Working with Dr. Mariana Hasse of the Federal University of Uberlandia, SOS Mulher e Familia de Uberlandia (a local NGO working in gender-based violence), and the Public Prosecutor’s Office Against Crime and Domestic Violence in the state of Minas Gerais, Clémence will spend six months conducting research and three months meeting with the women involved to disseminate the results. Hasse is an expert in the topic of gender-based violence and qualitative research.

“The local actors involved in this project know the topic and the community of survivors of GBV well,” Clémence says. “This will provide me the support to navigate a sensitive topic in a culturally appropriate way and in return, I hope the process will be fruitful for their work.”

She also plans to publish her research in a scientific journal. “No studies have previously been conducted in Brazil with this proposed methodology. Results can be used to inform gender-based violence policies and programs.”

Clémence adds that during her Fulbright year she aspires to host a cultural event, featuring local artists’ work in the subject of gender-based violence.

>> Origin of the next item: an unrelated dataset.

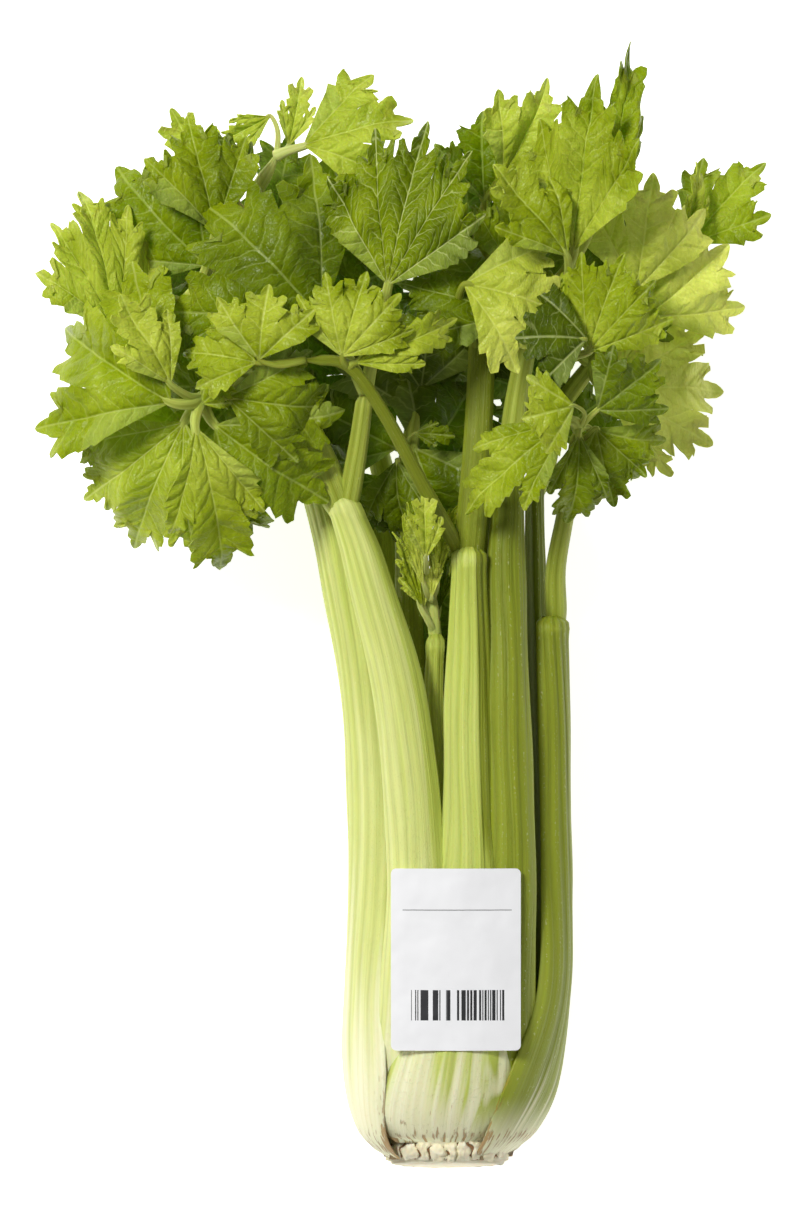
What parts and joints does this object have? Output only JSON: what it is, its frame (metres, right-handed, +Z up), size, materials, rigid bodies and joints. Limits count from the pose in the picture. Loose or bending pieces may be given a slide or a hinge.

Trilingual in English, French, and Spanish, Clémence aims to perfect her Portuguese through this academic exchange in Brazil. She is a passionate young professional in the field of public health who has focused her energy in applying her research skills to the field of international development and the humanitarian sector. She has conducted three qualitative studies in three different countries (Mexico, Honduras, and Chad) in the areas of education and reproductive health and has also provided leadership in the monitoring and evaluation of humanitarian projects in Libya.

While studying at UGA, Clémence was a refugee family mentor and French interpreter for Jubilee Partners, a refugee resettlement agency in nearby Madison County. She also volunteered for Habitat for Humanity and the Red Cross.

During her studies, Clémence also began her involvement with Real LEDGE, a community development NGO. She eventually became assistant director of Real LEDGE upon graduation in 2013. In 2014, Clémence co-founded a Honduran branch of the organization in the country’s capital, Tegucigalpa.

“It was a great honor to work closely with teachers who demonstrated such resilience in their challenging work environment,” she said, noting that her work in education with Real LEDGE still influences how she approaches her work in public health.

Upon completion of her Fulbright experience, Clémence seeks the pursuit of a Ph.D. in women’s health, concentrating on education as a vehicle for prevention. Her aim is to continue using participatory research to promote reproductive rights in areas where it is most needed.

“Being a Fulbright Research Scholar will allow me the opportunity to deepen my experience in participatory research with experts and local stakeholders in GBV and reproductive health.” she says. “My life will be devoted to combatting gender inequities, whether it be through advocacy, academics, research, or the arts.”